__Given instruction__
Stop after the line with "THREAD, 0.0005, 0.78)": repeat exactly every line before it, beginning with the first, and that line itself.

__Provided data__
□ □ □
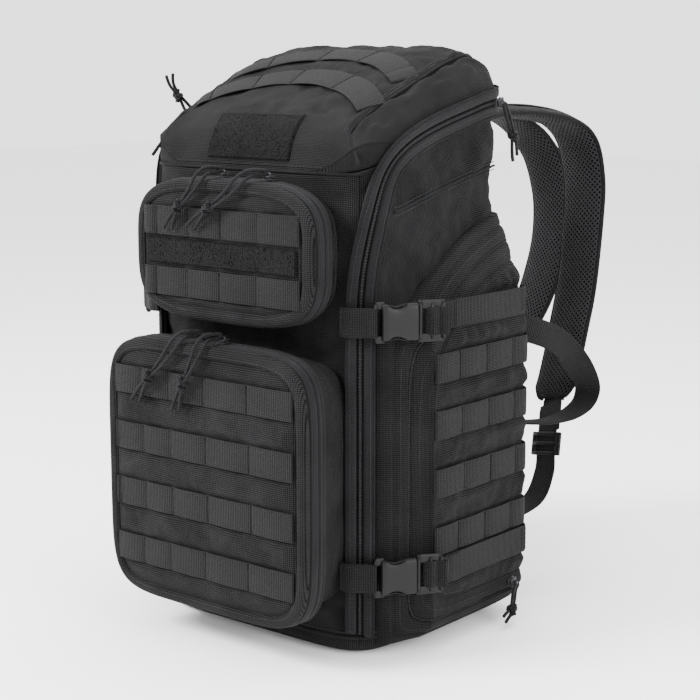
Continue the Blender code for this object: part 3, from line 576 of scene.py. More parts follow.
# ---- Front pockets: a gusset standing off the bag, a zipper band whose two flaps meet over the coil, and a
# face hinged along its bottom, with a padded rolled edge, a sunk seam and puffed cloth between the webbing.
LOWER = {"name": "lower", "width": 0.233, "low": 0.034, "high": 0.268, "stand": 0.059, "taper": 0.0105,
         "power": 6, "held": ()}
UPPER = {"name": "upper", "width": 0.204, "low": 0.284, "high": 0.406, "stand": 0.033, "taper": 0.003,
         "power": 3.6, "held": (0.3425,)}
FACE_DEPTH, ZIP_BAND, ROLL = 0.007, 0.019, 0.011
tape = cloth_paint("zipper_tape", RIBS, (0.0045, 0.0045, 0.0049), 0.0008, 0.0003, 0.7, 0.03, 0.2)
coil = cloth_paint("zipper_coil", WEAVE, (0.0105, 0.0105, 0.0115), 0.0009, 0.0001, 0.42, 0.0, 0.1)
cloth_face = cloth_paint("pocket_nylon", WEAVE, BLACK, THREAD, 0.0005, 0.78)


def zip_teeth(route, across, profile):
    """A zipper's coil along a route: a tube that swells at each tooth."""
    fine = along_route(route, 0.0005)
    if np.ndim(across) == 2:
        share, given = np.linspace(0, 1, len(fine)), np.linspace(0, 1, len(across))
        across = np.stack([np.interp(share, given, column) for column in np.transpose(across)], 1)
    teeth = 0.30 + 0.70 * np.abs(np.sin(np.pi * np.arange(len(fine)) * 0.0005 / 0.0026))
    return sweep(fine, across, profile, teeth)


def pocket_ring(pocket, count=401):
    """The pocket's rounded outline in x and z, its outward directions and its run in metres."""
    half_w, half_h = pocket["width"] / 2, (pocket["high"] - pocket["low"]) / 2
    ring = outline(half_w, half_h, count, pocket["power"])
    power = pocket["power"] - 1
    out = unit(np.sign(ring) * np.abs(ring / (half_w, half_h)) ** power * (half_h, half_w))
    return ring + (0, half_h + pocket["low"]), out, np.linspace(0, 2 * (half_w + half_h) * 1.9, count)


def ring_grid(pocket, profile, creased=0.0, seed=1):
    """The outline repeated at each (inset, y) of a profile, with folds pressed in between its ends."""
    ring, out, run = pocket_ring(pocket)
    inset, depth = np.array(profile, float).T
    press = creased * folds(run[None], depth[:, None] * 1.5, seed,
                            0.035) * np.sin(np.linspace(0, np.pi, len(inset)))[:, None] ** 0.5
    plan = ring[None] - out[None] * (inset[:, None] + press)[..., None]
    y = np.broadcast_to(depth[:, None], plan.shape[:2])
    return np.stack([plan[..., 0], y, plan[..., 1]], -1)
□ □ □
__Solution to this task__
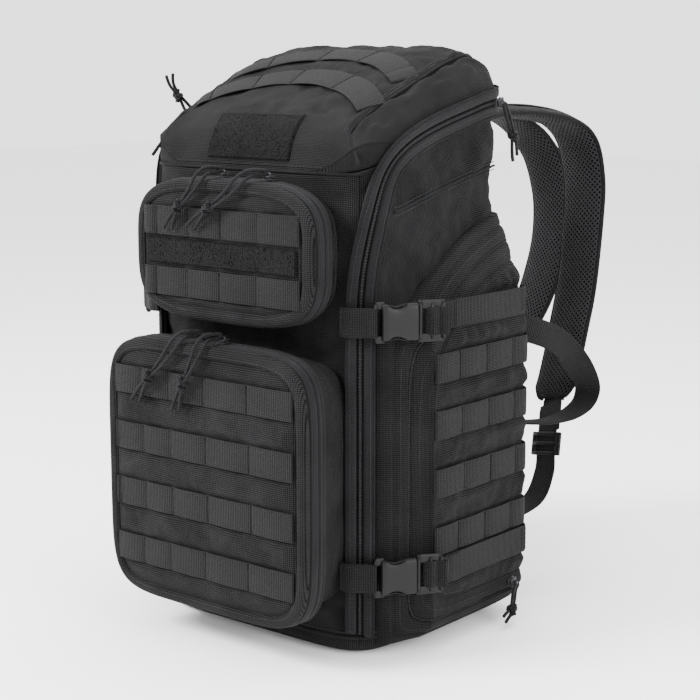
Continue the Blender code for this object: part 3, from line 576 of scene.py. More parts follow.
# ---- Front pockets: a gusset standing off the bag, a zipper band whose two flaps meet over the coil, and a
# face hinged along its bottom, with a padded rolled edge, a sunk seam and puffed cloth between the webbing.
LOWER = {"name": "lower", "width": 0.233, "low": 0.034, "high": 0.268, "stand": 0.059, "taper": 0.0105,
         "power": 6, "held": ()}
UPPER = {"name": "upper", "width": 0.204, "low": 0.284, "high": 0.406, "stand": 0.033, "taper": 0.003,
         "power": 3.6, "held": (0.3425,)}
FACE_DEPTH, ZIP_BAND, ROLL = 0.007, 0.019, 0.011
tape = cloth_paint("zipper_tape", RIBS, (0.0045, 0.0045, 0.0049), 0.0008, 0.0003, 0.7, 0.03, 0.2)
coil = cloth_paint("zipper_coil", WEAVE, (0.0105, 0.0105, 0.0115), 0.0009, 0.0001, 0.42, 0.0, 0.1)
cloth_face = cloth_paint("pocket_nylon", WEAVE, BLACK, THREAD, 0.0005, 0.78)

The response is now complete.